D’ailleurs, les conflits d’objectifs déjà patents, entre une politique monétaire restrictive pour combattre l’inflation et une politique budgétaire expansive à des fins de stabilisation économique, risquent encore de s’aggraver avec l’accumulation supplémentaire de déficits et de dettes publics. Un durcissement monétaire excessif pourrait en effet ranimer les craintes sur la soutenabilité des trajectoires des finances publiques en zone euro.
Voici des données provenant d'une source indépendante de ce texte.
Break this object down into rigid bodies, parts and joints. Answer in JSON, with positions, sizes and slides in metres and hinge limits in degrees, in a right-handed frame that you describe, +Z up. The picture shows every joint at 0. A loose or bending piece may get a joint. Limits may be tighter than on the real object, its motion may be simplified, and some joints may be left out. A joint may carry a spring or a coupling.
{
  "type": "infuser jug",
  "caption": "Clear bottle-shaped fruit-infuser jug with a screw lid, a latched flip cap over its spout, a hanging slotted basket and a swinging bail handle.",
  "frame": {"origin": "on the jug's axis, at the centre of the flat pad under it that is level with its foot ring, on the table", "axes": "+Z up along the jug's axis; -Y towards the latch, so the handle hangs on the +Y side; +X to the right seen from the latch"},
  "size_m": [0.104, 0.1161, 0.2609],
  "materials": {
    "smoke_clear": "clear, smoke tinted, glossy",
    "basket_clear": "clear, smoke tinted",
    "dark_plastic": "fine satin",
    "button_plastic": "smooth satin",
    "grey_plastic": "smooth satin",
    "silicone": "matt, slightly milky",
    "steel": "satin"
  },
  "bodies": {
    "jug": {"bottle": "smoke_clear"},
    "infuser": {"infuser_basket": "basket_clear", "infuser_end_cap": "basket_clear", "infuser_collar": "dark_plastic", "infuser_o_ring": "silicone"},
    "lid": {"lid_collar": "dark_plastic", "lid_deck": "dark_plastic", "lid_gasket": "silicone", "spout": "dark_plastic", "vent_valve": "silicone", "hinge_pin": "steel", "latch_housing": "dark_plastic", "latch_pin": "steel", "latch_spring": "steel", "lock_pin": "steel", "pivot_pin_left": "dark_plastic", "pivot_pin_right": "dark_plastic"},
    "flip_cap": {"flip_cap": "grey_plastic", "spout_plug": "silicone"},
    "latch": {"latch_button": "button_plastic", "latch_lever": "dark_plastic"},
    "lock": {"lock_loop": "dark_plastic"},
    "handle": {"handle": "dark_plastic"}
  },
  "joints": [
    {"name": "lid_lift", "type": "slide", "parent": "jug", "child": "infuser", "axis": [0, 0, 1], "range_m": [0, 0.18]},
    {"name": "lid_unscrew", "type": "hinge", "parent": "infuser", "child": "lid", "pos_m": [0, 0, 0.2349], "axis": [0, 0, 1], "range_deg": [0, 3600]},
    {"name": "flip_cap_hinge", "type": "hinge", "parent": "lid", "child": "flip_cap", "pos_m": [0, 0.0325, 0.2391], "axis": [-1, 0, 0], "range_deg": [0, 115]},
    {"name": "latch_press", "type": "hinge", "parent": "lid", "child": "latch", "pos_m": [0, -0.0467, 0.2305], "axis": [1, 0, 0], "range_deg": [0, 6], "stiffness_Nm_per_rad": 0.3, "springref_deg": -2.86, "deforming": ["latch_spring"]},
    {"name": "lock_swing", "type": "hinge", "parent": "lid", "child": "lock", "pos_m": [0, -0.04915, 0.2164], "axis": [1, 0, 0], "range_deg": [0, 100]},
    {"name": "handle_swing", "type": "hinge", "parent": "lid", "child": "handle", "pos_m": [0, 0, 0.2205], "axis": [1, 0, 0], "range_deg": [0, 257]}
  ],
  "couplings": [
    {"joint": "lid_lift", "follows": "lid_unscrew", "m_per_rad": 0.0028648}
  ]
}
Pourtant, une petite musique s’installe, en France notamment, selon laquelle les marges de manœuvre budgétaires seraient loin d’être épuisées, les taux réels, soit les taux nominaux défalqués de l’inflation, restant ancrés en territoire négatif et très inférieurs au taux de croissance de l’économie.
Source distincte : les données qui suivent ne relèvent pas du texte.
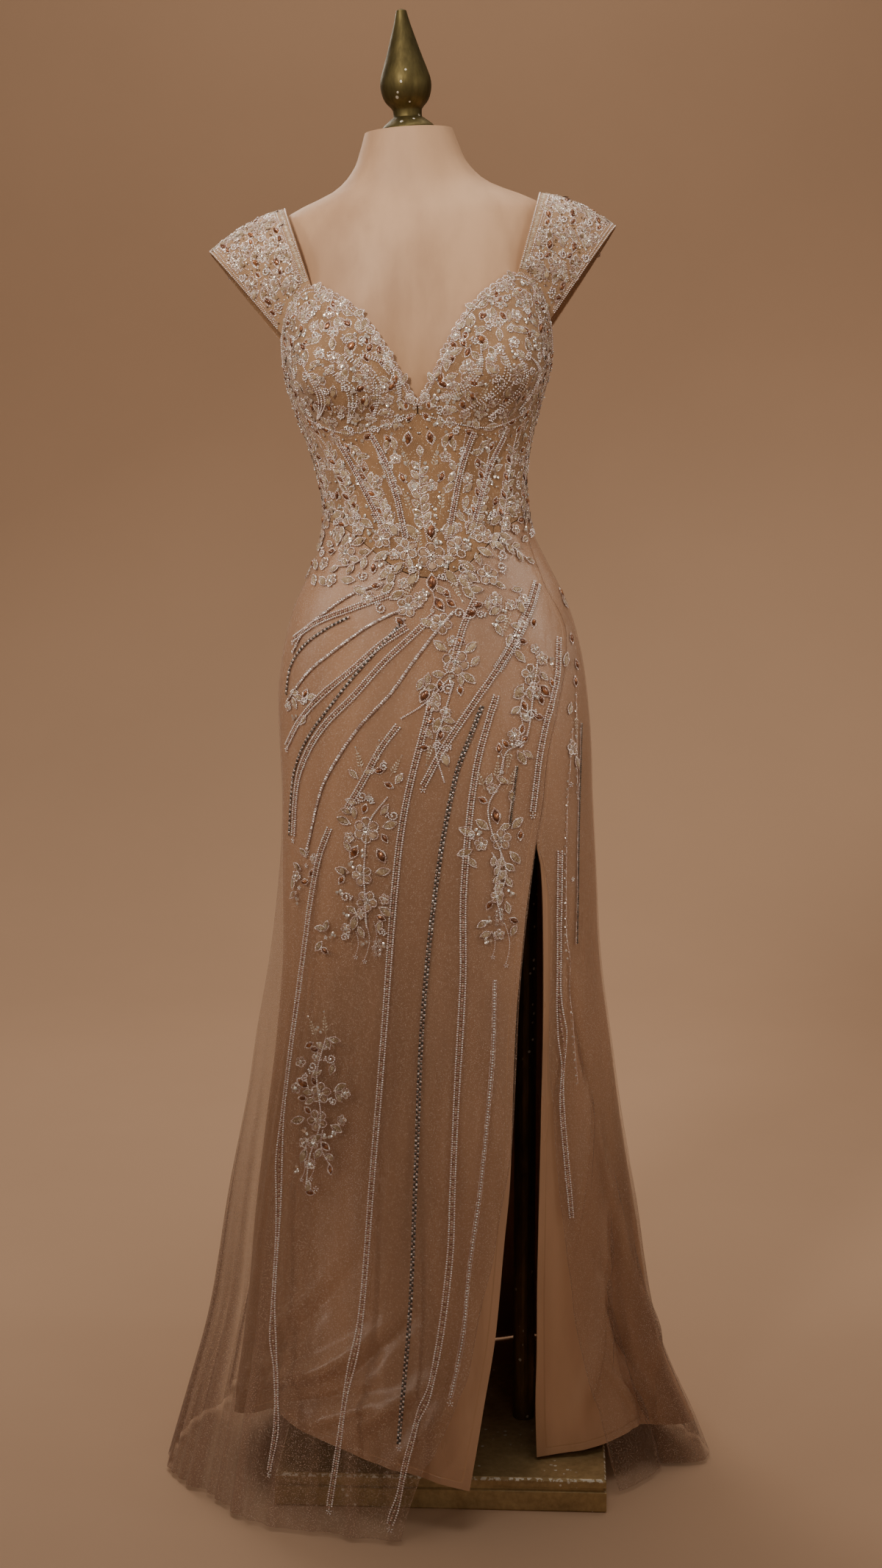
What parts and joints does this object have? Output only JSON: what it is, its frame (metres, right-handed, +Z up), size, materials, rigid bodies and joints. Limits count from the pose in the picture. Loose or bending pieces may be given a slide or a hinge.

Pour comprendre, il faut revenir à la question de soutenabilité de la dette – entendue ici comme la capacité de l’Etat à stabiliser sa dette en pourcentage du PIB à un horizon donné – en s’intéressant aux principaux facteurs qui déterminent la dynamique d’endettement. Le stock de dette de l’année N est la somme du stock de l’année passée N-1 augmenté des intérêts payés et du solde primaire (soit la différence entre les recettes et les dépenses hors charges d’intérêts). Lequel, lorsqu’il est négatif, doit être financé par de nouveaux emprunts. Le ratio de dette publique dépend donc du solde primaire rapporté au PIB et du différentiel, nommé écart critique, entre le taux d’intérêt apparent sur la dette et le taux de croissance du PIB. En effet, à supposer un solde primaire nul, l’encours d’endettement, au numérateur, s’accroît chaque année des intérêts servis sur la dette, et le PIB, au dénominateur, progresse au rythme de la croissance économique en valeur. Ainsi, lorsque les taux d’intérêt sont inférieurs à la croissance, un déficit primaire peut permettre de stabiliser le ratio de dette publique alors que dans la configuration inverse, un excédent primaire est nécessaire et sera d’autant plus important que l’écart critique est élevé. Sans quoi le ratio d’endettement augmente de façon mécanique et continue, avec l’apparition d’un effet boule de neige.

Croissance en valeur

Ces dix dernières années, avec la lente décrue des taux d’intérêt, installés durablement en deçà des taux de croissance, il était possible de maintenir des ratios d’endettement élevés, au-delà des 100 %, sans trop s’inquiéter de leur viabilité à moyen terme puisque le poids des dettes pouvait être stabilisé sans grands efforts budgétaires. Le renchérissement rapide du coût de la dette change la donne. Aujourd’hui, l’Etat français emprunte sur une maturité à 10 ans à un taux proche de 3%, qui pourrait continuer de grimper en phase avec la poursuite du resserrement monétaire de la BCE. En 2023, l’économie française devrait faire du quasi-surplace alors que les prix à la consommation devraient progresser en moyenne annuelle, comme en 2022, d’environ 5 %, après un pic attendu proche des 7 % en début d’année. On pourrait conclure hâtivement que les taux d’intérêt restant inférieurs à la croissance en valeur, les conditions financières restent assez souples pour permettre à l’Etat de continuer à soutenir l’économie sans mettre en péril la soutenabilité de sa dette. Ce raisonnement est erroné puisque l’indicateur retenu dans ce calcul rapide est l’indice des prix à la consommation effectivement utilisé, de manière traditionnelle, pour évaluer l’inflation. Cependant, une partie de la hausse actuelle des prix à la consommation résulte du renchérissement des importations d’énergie ou de matières premières agricoles qui, en entraînant un transfert de richesse vers les producteurs étrangers, ponctionne le revenu national. Le déflateur du PIB, qui mesure l’évolution du prix de la valeur ajoutée produite sur le territoire, reflète l’inflation domestique et est donc l’indicateur pertinent à retenir. Or ce déflateur progresse à un rythme deux fois inférieur à celui de l’indice des prix à la consommation, ce qui pourrait vouloir dire des taux réels et un écart entre les taux et la croissance déjà positifs. Le maintien éventuel d’une telle configuration dans la durée doit rimer dès à présent avec une plus grande prudence budgétaire sauf à imaginer comme Olivier Blanchard (1), ancien chef économiste du Fonds monétaire international, que des taux d’intérêt inférieurs à la croissance redeviendront la norme une fois le choc inflationniste passé. Cela reste un pari plus qu’une certitude…

(1) Fiscal Policy under Low Interest Rates, MIT press, janvier 2023.